I did an extensive analysis last night of k's that were perfect squares for Riesel base 73 all the way up to k=50^2. Surprisingly, there were no other k's except for k=36 where trivial factor(s) on odd-n combined with algebraic factors on even-n to make a full covering set. (I think I said it right that time. lol) I suspect there are more k's for this base that have such factors but I didn't go high enough to find them and don't quite have the math skills to generalize it out further using modulo arithmetic or additional "kinds" of algebraic factors for this specific base.

Also about my post that you quoted: It was rather ludicrous and proved nothing. I stated as such in my last post where I actually analyzed the modulo arithmetic involved specifically for 36*73^n-1 about this issue with the following:

"For the time being, the above that I stated is not really a proof at all, it essentially just restates the fact that all odd-n are == (0 mod 37) in a different way. When I thought about it, it was kind of a stupid post by me. I'm glad the higher-math folks didn't attack me. They could have easily. lol"

So thanks for not attacking me too badly on it.


Gary

[robert44444uk]

Quote:

Originally Posted by gd_barnes

A couple of things here:

I realize I have thrown around the term "contains algebraic factors" a little loosely at times. Frequently when I've stated that, I should have been saying:

"Trivial factors that combine with algebraic factors to make a full covering set."

Understood

Quote:

Originally Posted by gd_barnes

I'm not sure what you mean by a "prime free power series" or a "CRT solution".
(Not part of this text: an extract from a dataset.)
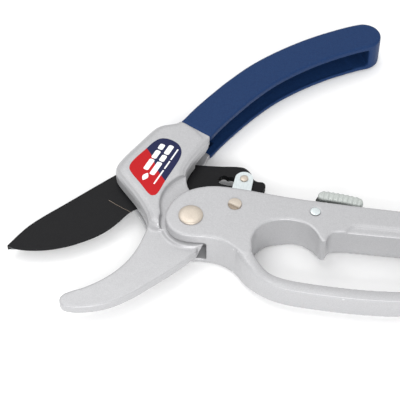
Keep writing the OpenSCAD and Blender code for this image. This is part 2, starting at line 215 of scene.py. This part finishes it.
def cast(name, sources, voxel, passes, faces_kept, cut=None):
    """One mesh with soft edges, as a casting or a dipped coat has: its sources are fused, then relaxed."""
    bm = bmesh.new()
    for source in sources:
        part = bmesh.new()
        part.from_mesh(source)
        if cut:
            bmesh.ops.remove_doubles(part, verts=part.verts, dist=1e-6)
            half(part, *cut)
        lump = bpy.data.meshes.new("lump")
        part.to_mesh(lump)
        part.free()
        bm.from_mesh(lump)
        bpy.data.meshes.remove(lump)
    mesh = bpy.data.meshes.new(name)
    bm.to_mesh(mesh)
    bm.free()
    work = bpy.data.objects.new(name + "_work", mesh)
    scene.collection.objects.link(work)
    remesh = work.modifiers.new("remesh", "REMESH")
    remesh.mode = "VOXEL"
    remesh.voxel_size = voxel * MM
    relax = work.modifiers.new("relax", "SMOOTH")
    relax.factor = 0.5
    relax.iterations = max(2, round(passes / COARSE ** 2))
    thin = work.modifiers.new("thin", "DECIMATE")
    thin.ratio = 1.0
    bpy.context.view_layer.update()
    shape = work.evaluated_get(bpy.context.evaluated_depsgraph_get())
    made = len(shape.data.polygons) * 2
    thin.ratio = min(1.0, faces_kept / made)
    bpy.context.view_layer.update()
    shape = work.evaluated_get(bpy.context.evaluated_depsgraph_get())
    out = bpy.data.meshes.new_from_object(shape)
    out.name = name
    bpy.data.objects.remove(work)
    out.shade_smooth()
    print("cast", name, made, len(out.polygons))
    return out


# ---- materials ---------------------------------------------------------------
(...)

Prime free power series = The power series k*b^n-1 are all composite, k,b fixed, n variable

CRT= Chinese Remainder Theorem

Quote:

Originally Posted by gd_barnes

We do know this about base 73:
We have searched all k where k is not == (1 mod 2) nor (1 mod 3), which have a trivial factor of 2 and 3 respectively. All remaining k's had a prime (after eliminating k=36) so the "conjecture" of k=408 is now proven. The last k to fall was k=242 with a prime at n=2280.

I realise now I have been barking up the wrong tree, concentrating my comments on odd n, whereas the algebraic factors arise out of even n:

36*73^n-1 = 6^2*73^n (even) is square therefore factors algebraically.

Quote:

Originally Posted by gd_barnes

I did an extensive analysis last night of k's that were perfect squares for Riesel base 73 all the way up to k=50^2. Surprisingly, there were no other k's except for k=36 where trivial factor(s) on odd-n combined with algebraic factors on even-n to make a full covering set. (I think I said it right that time. lol) I suspect there are more k's for this base that have such factors but I didn't go high enough to find them and don't quite have the math skills to generalize it out further using modulo arithmetic or additional "kinds" of algebraic factors for this specific base.

For such a condition to arise, let some y=x^2, x integer
Then y*b^2a-1, a=integer, factorises into (x*b^a-1)(x*b^a+1)
This provides algebraic cover at n=even

We also require y+1 to be a prime that is 2 modulo order b, and this is provided by the primitive prime factors of b^2-1 = primitive prime factors of (b+1), of which, for b=73, there is 1, p=37

For cover at n odd in k*b^n-1, then k==ymodp==36mod37
Or alternatively x^2==-1mod37..... x^2+1=0mod37
The only valid solution is given by x=6 (x=31 provides that 31^2*b^n-1=even, and therefore trivial)

Think thats right

[gd_barnes]

Riesel base 55 is at n=22K; one prime so far:

2022*55^19568-1 is prime


This is somewhat disappointing. I had expected at least 3 primes for n=15K-25K on this very prime base. With only 13 k's remaining on a conjecture of k=6852, it should be kicking out primes pretty quickly at all ranges. Perhaps at least 2 will come in the next n=3K range.


Gary